Guidée par le travail social qui lui tient à cœur, Pehrine Bannoo voulait se dévouer pour les autres dès son plus jeune âge. « Je voulais devenir sapeur-pompier, car pour moi c’est un métier noble. Mes parents m’ont beaucoup soutenu même si certains disaient que c’est un domaine qui n’est pas fait pour une femme », se souvient notre interlocutrice.
Concernant son adaptation, Pehrine Bannoo avance que cela n’a été ni facile ni difficile. « Quand j’ai intégré le service, mes collègues n’étaient pas trop habitués à travailler avec des femmes. Sauf qu’on a vite créé un esprit d’équipe. Aujourd’hui, nous sommes à 22 femmes femmes sapeurs-pompiers. »
Consciente des risques qui sont associés à son métier, Pehrine Bannoo trouve son réconfort dans le travail d’équipe sur le terrain. Faisant partie d’une unité spécialisée, soit le ‘swift water rescue’, elle est formée pour intervenir durant les inondations. « Que ce soit dans un incendie ou une calamité naturelle, notre priorité est de sauver des vies. On a peur des fois en voyant la scène, mais une fois qu’on commence à travailler, on ne pense qu’à cela », lance cette dernière.

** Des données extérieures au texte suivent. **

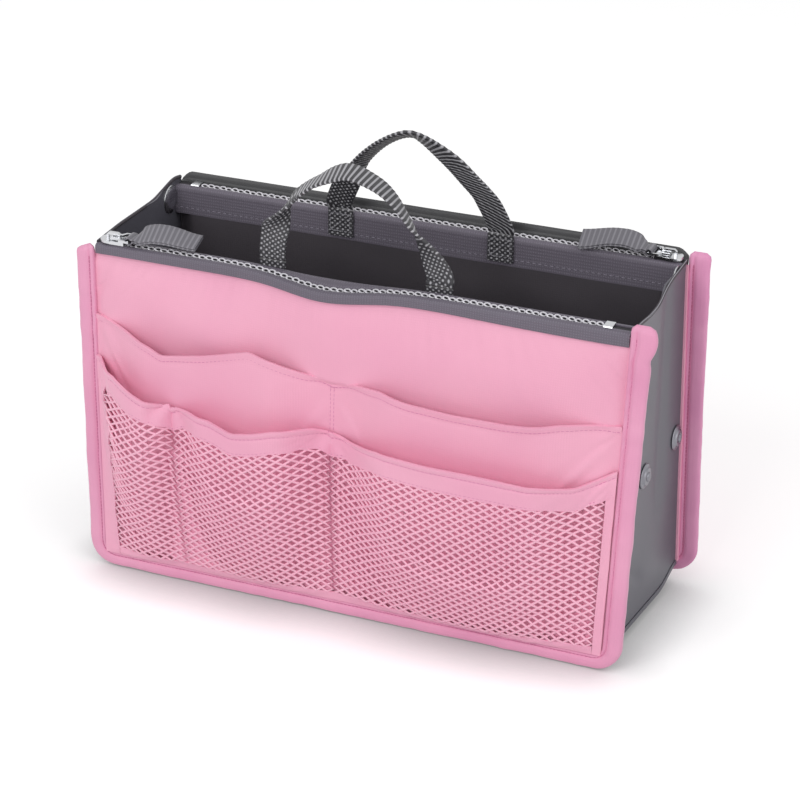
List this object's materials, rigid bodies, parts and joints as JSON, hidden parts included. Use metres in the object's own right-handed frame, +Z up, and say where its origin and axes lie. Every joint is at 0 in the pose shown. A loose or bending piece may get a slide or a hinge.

Fière de son métier, Pehrine Bannoo remémore d’un cas qui lui a marqué à jamais. « Une dame souffrait d’une obésité morbide. Elle pesait 215 kilos. Elle était dans sa salle de bains lorsqu’elle s’est fracturé le pied. Cela a été un combat de titan pour pouvoir la tirer de sa maison au premier étage, afin que les services de santé puissent prendre la relève, mais elle est décédée quelques jours après », se désole notre interlocutrice.
Rashida, policière : «Il faut avoir un mental d’acier»

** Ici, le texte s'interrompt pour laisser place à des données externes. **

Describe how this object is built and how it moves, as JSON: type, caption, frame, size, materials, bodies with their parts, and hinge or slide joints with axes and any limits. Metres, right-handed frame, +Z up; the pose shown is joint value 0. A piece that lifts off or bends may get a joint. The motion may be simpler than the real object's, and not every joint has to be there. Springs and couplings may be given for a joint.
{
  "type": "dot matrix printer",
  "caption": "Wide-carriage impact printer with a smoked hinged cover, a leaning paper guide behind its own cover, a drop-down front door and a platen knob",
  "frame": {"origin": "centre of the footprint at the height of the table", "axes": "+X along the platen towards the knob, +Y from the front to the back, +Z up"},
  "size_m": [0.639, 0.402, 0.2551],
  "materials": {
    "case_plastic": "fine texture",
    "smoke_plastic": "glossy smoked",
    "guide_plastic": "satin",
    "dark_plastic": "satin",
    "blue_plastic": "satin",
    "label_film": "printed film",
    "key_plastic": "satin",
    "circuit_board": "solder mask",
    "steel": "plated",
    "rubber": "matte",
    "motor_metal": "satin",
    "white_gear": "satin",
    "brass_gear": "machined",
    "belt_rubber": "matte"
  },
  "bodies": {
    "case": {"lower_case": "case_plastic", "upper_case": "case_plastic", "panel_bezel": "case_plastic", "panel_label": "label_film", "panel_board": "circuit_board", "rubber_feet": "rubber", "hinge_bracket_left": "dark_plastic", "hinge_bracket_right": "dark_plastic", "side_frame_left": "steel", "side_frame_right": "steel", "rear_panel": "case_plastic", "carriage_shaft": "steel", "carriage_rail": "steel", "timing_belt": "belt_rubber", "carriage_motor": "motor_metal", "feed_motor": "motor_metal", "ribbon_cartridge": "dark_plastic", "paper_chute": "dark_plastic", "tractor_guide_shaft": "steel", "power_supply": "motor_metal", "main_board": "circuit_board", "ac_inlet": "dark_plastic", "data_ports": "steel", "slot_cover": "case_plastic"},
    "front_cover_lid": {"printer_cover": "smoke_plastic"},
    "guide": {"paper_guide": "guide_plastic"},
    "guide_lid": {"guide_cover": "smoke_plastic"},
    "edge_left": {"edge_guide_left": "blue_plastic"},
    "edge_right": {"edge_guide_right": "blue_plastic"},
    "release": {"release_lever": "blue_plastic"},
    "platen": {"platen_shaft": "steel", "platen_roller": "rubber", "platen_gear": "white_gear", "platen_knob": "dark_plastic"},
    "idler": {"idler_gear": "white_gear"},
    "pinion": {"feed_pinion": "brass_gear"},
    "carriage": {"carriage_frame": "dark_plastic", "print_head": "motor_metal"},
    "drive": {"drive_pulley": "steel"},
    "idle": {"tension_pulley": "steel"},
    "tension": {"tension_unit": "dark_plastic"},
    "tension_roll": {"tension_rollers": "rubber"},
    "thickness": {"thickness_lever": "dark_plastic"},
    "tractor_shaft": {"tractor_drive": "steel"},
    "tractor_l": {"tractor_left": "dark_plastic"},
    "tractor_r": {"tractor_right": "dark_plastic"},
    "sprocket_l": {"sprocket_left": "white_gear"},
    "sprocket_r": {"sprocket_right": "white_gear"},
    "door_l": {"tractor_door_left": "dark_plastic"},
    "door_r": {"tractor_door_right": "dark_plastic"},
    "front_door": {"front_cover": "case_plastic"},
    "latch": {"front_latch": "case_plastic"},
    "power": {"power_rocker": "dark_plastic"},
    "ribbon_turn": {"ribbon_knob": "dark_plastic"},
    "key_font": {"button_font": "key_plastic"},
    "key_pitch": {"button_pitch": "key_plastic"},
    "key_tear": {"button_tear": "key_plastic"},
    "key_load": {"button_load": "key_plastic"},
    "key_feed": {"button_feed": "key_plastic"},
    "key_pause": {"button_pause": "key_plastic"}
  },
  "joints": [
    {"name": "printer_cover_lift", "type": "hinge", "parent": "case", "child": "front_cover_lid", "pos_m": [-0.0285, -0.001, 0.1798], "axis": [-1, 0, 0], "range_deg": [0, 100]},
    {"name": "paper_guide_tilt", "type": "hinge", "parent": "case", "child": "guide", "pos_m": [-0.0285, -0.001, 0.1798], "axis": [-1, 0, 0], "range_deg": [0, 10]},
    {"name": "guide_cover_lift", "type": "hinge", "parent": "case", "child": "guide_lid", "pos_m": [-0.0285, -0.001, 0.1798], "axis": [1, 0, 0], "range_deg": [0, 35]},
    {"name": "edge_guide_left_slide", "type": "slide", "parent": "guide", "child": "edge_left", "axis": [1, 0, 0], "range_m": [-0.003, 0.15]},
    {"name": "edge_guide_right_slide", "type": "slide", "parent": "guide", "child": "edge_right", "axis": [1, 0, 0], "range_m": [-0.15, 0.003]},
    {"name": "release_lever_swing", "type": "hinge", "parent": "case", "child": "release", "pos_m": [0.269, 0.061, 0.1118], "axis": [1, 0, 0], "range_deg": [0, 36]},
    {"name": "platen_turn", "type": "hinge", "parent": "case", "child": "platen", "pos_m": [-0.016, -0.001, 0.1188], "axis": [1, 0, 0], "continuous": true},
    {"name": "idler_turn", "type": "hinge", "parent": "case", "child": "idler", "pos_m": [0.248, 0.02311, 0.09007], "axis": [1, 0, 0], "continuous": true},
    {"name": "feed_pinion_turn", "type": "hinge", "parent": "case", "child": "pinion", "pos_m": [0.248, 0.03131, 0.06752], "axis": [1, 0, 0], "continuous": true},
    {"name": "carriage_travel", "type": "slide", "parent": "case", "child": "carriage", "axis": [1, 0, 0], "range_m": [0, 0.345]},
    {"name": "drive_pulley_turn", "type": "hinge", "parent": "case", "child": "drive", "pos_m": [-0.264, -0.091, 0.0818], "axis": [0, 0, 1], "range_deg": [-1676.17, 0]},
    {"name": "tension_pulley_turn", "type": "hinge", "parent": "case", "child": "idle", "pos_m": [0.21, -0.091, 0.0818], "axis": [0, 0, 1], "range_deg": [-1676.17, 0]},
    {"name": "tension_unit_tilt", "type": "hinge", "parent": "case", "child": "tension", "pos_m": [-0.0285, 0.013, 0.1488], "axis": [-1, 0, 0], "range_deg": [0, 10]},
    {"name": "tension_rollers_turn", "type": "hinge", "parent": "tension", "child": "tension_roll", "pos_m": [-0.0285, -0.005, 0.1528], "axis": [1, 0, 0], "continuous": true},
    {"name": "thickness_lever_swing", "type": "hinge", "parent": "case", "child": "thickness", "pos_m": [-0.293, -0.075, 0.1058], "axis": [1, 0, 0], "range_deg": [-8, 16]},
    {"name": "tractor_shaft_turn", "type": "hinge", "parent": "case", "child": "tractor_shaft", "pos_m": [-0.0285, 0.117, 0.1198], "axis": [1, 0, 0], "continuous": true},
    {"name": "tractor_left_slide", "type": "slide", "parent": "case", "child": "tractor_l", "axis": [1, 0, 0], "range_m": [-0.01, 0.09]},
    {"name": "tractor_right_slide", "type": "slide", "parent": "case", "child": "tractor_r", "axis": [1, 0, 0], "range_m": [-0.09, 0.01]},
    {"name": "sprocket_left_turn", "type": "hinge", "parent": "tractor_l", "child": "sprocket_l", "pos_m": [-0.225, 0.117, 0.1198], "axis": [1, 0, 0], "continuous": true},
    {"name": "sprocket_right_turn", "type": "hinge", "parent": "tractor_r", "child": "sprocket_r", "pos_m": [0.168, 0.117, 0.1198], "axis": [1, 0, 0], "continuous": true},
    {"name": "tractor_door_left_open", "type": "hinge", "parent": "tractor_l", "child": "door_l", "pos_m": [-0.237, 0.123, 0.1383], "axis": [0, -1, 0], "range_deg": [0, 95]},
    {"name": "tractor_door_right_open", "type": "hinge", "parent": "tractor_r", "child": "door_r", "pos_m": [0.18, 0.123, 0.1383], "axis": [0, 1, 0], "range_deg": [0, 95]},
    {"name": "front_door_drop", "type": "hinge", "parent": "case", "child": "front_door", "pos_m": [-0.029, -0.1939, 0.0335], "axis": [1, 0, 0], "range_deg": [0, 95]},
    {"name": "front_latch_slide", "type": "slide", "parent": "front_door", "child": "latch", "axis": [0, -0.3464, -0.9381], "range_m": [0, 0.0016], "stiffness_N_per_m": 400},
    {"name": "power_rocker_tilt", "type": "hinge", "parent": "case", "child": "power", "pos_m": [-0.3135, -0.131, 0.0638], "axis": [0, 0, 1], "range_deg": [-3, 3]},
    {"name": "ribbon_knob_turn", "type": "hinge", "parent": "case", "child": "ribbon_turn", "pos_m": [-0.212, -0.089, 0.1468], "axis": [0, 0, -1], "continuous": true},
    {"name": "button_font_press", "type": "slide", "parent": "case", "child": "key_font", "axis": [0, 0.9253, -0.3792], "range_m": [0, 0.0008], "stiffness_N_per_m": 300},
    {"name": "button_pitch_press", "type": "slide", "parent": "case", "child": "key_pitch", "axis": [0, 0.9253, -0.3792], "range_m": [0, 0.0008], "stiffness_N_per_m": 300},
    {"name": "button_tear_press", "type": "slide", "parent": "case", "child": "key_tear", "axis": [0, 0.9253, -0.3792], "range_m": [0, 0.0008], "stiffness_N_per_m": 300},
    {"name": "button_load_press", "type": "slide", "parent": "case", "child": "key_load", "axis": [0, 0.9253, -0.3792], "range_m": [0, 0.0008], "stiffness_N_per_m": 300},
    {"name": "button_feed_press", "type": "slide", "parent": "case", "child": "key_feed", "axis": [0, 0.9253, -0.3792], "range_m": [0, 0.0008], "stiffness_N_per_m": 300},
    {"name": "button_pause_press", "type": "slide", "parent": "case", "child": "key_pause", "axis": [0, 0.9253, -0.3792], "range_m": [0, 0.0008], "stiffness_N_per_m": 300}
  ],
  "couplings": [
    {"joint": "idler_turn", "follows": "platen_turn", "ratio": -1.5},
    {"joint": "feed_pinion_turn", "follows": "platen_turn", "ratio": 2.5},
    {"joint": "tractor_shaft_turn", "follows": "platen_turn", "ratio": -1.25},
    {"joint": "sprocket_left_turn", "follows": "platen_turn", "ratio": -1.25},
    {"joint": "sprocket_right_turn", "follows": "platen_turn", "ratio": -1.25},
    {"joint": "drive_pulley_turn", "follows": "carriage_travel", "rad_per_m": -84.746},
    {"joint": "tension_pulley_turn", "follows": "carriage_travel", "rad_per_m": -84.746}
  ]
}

Rashida (nom modifié), âgée d’une trentaine d’années, est policière depuis une quinzaine d’années. À peine ses études terminées, elle a postulé pour intégrer la force policière et y a été recrutée. Elle est rarement sur le terrain, mais plus à la station ou elle effectue le ‘station orderly’. Elle avoue que des fois elle a affaire à des criminels dangereux. C’est son revolver qui est sa protection.
« Souvent des fois, des personnes se permettent de hausser plus la voix avec une policière qu’un policier. Certains essayent de vous intimider. Sauf que moi je ne me laisse pas marcher sur les pieds. Pour faire ce métier, il faut avoir un mental d’acier et avoir du caractère », lâche cette mère de famille.

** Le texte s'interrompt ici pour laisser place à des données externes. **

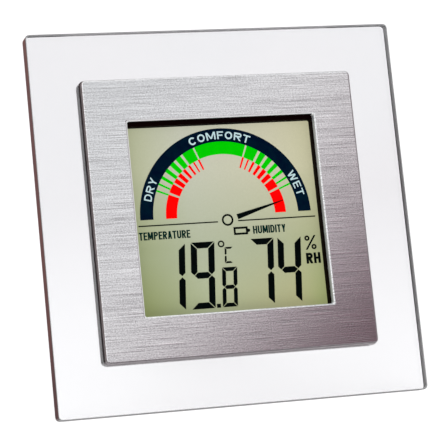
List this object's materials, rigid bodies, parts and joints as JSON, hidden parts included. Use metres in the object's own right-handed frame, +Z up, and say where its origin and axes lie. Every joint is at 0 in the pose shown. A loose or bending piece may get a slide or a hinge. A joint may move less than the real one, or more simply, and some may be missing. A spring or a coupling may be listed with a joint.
{
  "type": "digital thermo-hygrometer",
  "caption": "Square clear desk frame round a brushed bezel, with a display of temperature, humidity and a coloured comfort scale, leaning back on a fold-out leg.",
  "frame": {"origin": "on the table under the middle of the whole object, with the leg open", "axes": "+X to the right seen from the front, +Y towards the back where the leg stands, +Z up; the plate leans back 20.5 degrees"},
  "size_m": [0.11, 0.0645, 0.1045],
  "materials": {
    "frame_plate": "clear acrylic with polished edges",
    "bezel": "brushed level, thin rounded edges",
    "display_holder": "black",
    "lcd_front_glass": "display glass over a greenish grey ground",
    "lcd_rear_glass": "display glass",
    "lcd_reflector": "satin reflective film",
    "contact_strip": "conductive rubber strip",
    "circuit_board": "green solder mask",
    "controller_chip": "black resin",
    "clock_crystal": "plain can",
    "humidity_sensor": "ivory",
    "temperature_sensor": "lacquered bead",
    "rear_housing": "fine textured dark grey",
    "battery_cell": "plain sleeve",
    "contact_positive": "nickel plated",
    "contact_negative": "nickel plated",
    "contact_spring": "nickel plated",
    "lead_negative": "black insulation",
    "lead_positive": "red insulation",
    "battery_lid": "fine textured dark grey",
    "unit_switch": "folded tin can",
    "unit_slider": "grey",
    "stand_leg": "clear plastic",
    "stand_pin": "plain pin",
    "key_switch_upper": "black",
    "key_plunger_upper": "ivory",
    "button_upper": "grey",
    "board_screw_upper_left": "zinc plated",
    "case_screw_upper_left": "zinc plated",
    "board_screw_upper_right": "zinc plated",
    "case_screw_upper_right": "zinc plated",
    "key_switch_lower": "black",
    "key_plunger_lower": "ivory",
    "button_lower": "grey",
    "board_screw_lower_left": "zinc plated",
    "case_screw_lower_left": "zinc plated",
    "board_screw_lower_right": "zinc plated",
    "case_screw_lower_right": "zinc plated"
  },
  "bodies": {
    "case": {"frame_plate": "frame_plate", "bezel": "bezel", "display_holder": "display_holder", "lcd_front_glass": "lcd_front_glass", "lcd_rear_glass": "lcd_rear_glass", "lcd_reflector": "lcd_reflector", "contact_strip": "contact_strip", "circuit_board": "circuit_board", "controller_chip": "controller_chip", "clock_crystal": "clock_crystal", "humidity_sensor": "humidity_sensor", "temperature_sensor": "temperature_sensor", "rear_housing": "rear_housing", "battery_cell": "battery_cell", "contact_positive": "contact_positive", "contact_negative": "contact_negative", "contact_spring": "contact_spring", "lead_negative": "lead_negative", "lead_positive": "lead_positive", "unit_switch": "unit_switch", "stand_pin": "stand_pin", "key_switch_upper": "key_switch_upper", "board_screw_upper_left": "board_screw_upper_left", "case_screw_upper_left": "case_screw_upper_left", "board_screw_upper_right": "board_screw_upper_right", "case_screw_upper_right": "case_screw_upper_right", "key_switch_lower": "key_switch_lower", "board_screw_lower_left": "board_screw_lower_left", "case_screw_lower_left": "case_screw_lower_left", "board_screw_lower_right": "board_screw_lower_right", "case_screw_lower_right": "case_screw_lower_right"},
    "stand_leg": {"stand_leg": "stand_leg"},
    "battery_lid": {"battery_lid": "battery_lid"},
    "unit_slider": {"unit_slider": "unit_slider"},
    "button_upper": {"button_upper": "button_upper", "key_plunger_upper": "key_plunger_upper"},
    "button_lower": {"button_lower": "button_lower", "key_plunger_lower": "key_plunger_lower"}
  },
  "joints": [
    {"name": "stand_hinge", "type": "hinge", "parent": "case", "child": "stand_leg", "pos_m": [0, 0.00674, 0.05427], "axis": [1, 0, 0], "range_deg": [-45, 0]},
    {"name": "battery_lid_slide", "type": "slide", "parent": "case", "child": "battery_lid", "axis": [0, 0.3502, 0.9367], "range_m": [0, 0.02]},
    {"name": "unit_slider_slide", "type": "slide", "parent": "case", "child": "unit_slider", "axis": [0, -0.3502, -0.9367], "range_m": [0, 0.0025]},
    {"name": "button_upper_press", "type": "slide", "parent": "case", "child": "button_upper", "axis": [0, -0.9367, 0.3502], "range_m": [0, 0.0005], "stiffness_N_per_m": 600, "springref_m": -0.0008},
    {"name": "button_lower_press", "type": "slide", "parent": "case", "child": "button_lower", "axis": [0, -0.9367, 0.3502], "range_m": [0, 0.0005], "stiffness_N_per_m": 600, "springref_m": -0.0008}
  ]
}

Entre les propos malveillants ou indécents, elle déclare que ce n’est pas toujours facile. « Chaque jour, je dois mettre l’entrée des personnes qui sont sorties sous caution pour des délits de vols, viols, meurtres et autres. Certaines sont dangereuses, d’autres insignifiantes qui vous balancent des propos déplacés. Heureusement, que je peux faire des entrées pour me protéger. Sinon, j’ai un revolver avec cinq balles que je peux utiliser pour me défendre si le besoin se fait sentir », confie Rashida.
Sur le terrain, c’est une autre paire de manche. Elle doit toujours être équipée de son bâton et de sa radio pour alerter ses collègues en cas de dangers. « Avant tout, on est formé pour pouvoir gérer toutes sortes de situations », indique la policière.
Rani, policière : «Un accusé voulait rouler sur moi avec sa voiture»
Si on pense que la vie d’une policière est un fleuve tranquille, tel n’est pas le cas. Ce n’est pas Rani (nom modifié) qui dira le contraire. En sus des intimidations, elle a même failli y laisser sa vie.
Rani compte une dizaine d’années de service. Elle raconte que « mes sœurs sont enseignantes et j’ai grandi avec ma mère. J’étais un peu le garçon raté, je voulais exercer un métier, car cela forge le caractère ».
Elle déclare que pour donner porter leur plainte, nombreuses sont les femmes victimes qui sont plus à l’aise avec une policière à la place d’un policier. Rani se dit fière de ce métier, car en parlant aux gens cela les aide à trouver une solution à leur problème.
Cependant, elle avoue que les risques sont réels. « Une fois, un accusé de violence domestique voulait me rouler dessus alors que je travaillais sur un passage clouté pour aider les gens à traverser. J’ai pu esquiver sa voiture sinon je ne pense pas que je serais aujourd’hui en vie. J’ai eu beaucoup de chance ce jour-là », se souvient-elle. Elle ajoute que ses collègues ne voulaient pas la croire, ce qui l’avait blessé profondément.
Toutefois, c’est par amour et avec le soutien de son époux et proches que Rani continue à travailler, même si comme lors des dernières élections villageoises, elle a été sur le terrain jusqu’à 3h du matin.